Listen to this story
Large language models have become the internet’s hot-favourite commodity. The trend torched by OpenAI’s ChatGPT is being taken forward by open-source models as the former refuses to share the details. Even though you cannot use them commercially, two models – Vicuna and Alpaca – released in March have managed to catch the AI community’s attention.
Meta has broken the mould and shown its dedication to the academic community by open-sourcing its latest model, LLaMA. The weights of the model are available to researchers upon request, setting the stage for the newest contenders in the AI realm. Stanford’s Alpaca and Vicuna-13B, which is a collaborative work of UC Berkeley, CMU, Stanford, and UC San Diego researchers, gained momentum soon after their release.
GitHub and Codes
Vicuna and Alpaca’s training codes are available for public use. Vicuna is trained on user-shared conversations consisting of 70k samples. In contrast, Alpaca leverages self-instruction from davinci-003 API, comprising 52k samples.
While this article was being written, Vicuna had 13.3k GitHub stars, while Alpaca had 20.2k stars. The repositories contain weights, fine tuning and data generation codes. The API is also available for Vicuna. Check out Vicuna and Alpaca’s GitHub repositories.
While releasing Vicuna, the researchers evaluated it using GPT-4 while Alpaca was evaluated by an author. However, evaluating AI chatbots is like trying to judge a fish on its ability to climb a tree. Many things need to be considered like language skills, reasoning and understanding of context. The models were evaluated on the basis of nine categories, ranging from common sense to maths.
As per GPT-4, Alpaca scored 7/10 and Vicuna-13B got a 10/10 in ‘writing’. Reason: Alpaca provided an overview of the travel blog post but did not actually compose the blog post as requested, hence a low score. On the other hand, Vicuna composed a detailed blog about a recent trip to Hawaii, highlighting cultural experiences and must-see attractions, which fully addressed the user’s request, earning a higher score.
Despite their capabilities, both the models have their limitations. Vicuna is particularly vulnerable to training data contamination and may require to create new benchmarks for testing.

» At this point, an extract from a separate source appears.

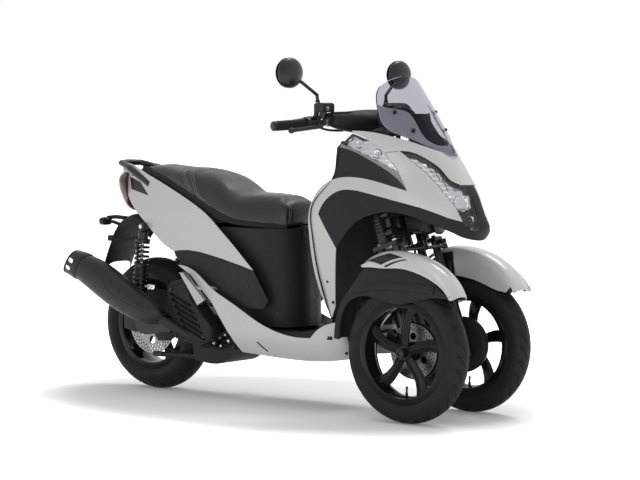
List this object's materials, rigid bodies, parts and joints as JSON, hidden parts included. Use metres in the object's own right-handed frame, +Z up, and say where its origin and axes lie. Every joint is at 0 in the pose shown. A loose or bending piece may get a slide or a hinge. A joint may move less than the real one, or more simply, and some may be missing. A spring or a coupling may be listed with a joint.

In comparison, Alpaca’s answers are typically shorter than ChatGPT, reflecting text-davinci-003’s shorter outputs. The model also exhibits common language models problems, including hallucination, toxicity, and stereotypes. Hallucination, in particular, seems to be a common failure mode for Alpaca, even when compared to text-davinci-003. For instance, Alpaca wrongly states that the capital of Tanzania is Dar es Salaam, which was the capital until 1974, when it was replaced by Dodoma. The researchers stated that Alpaca likely has other limitations associated with both the underlying language model and the instruction tuning data.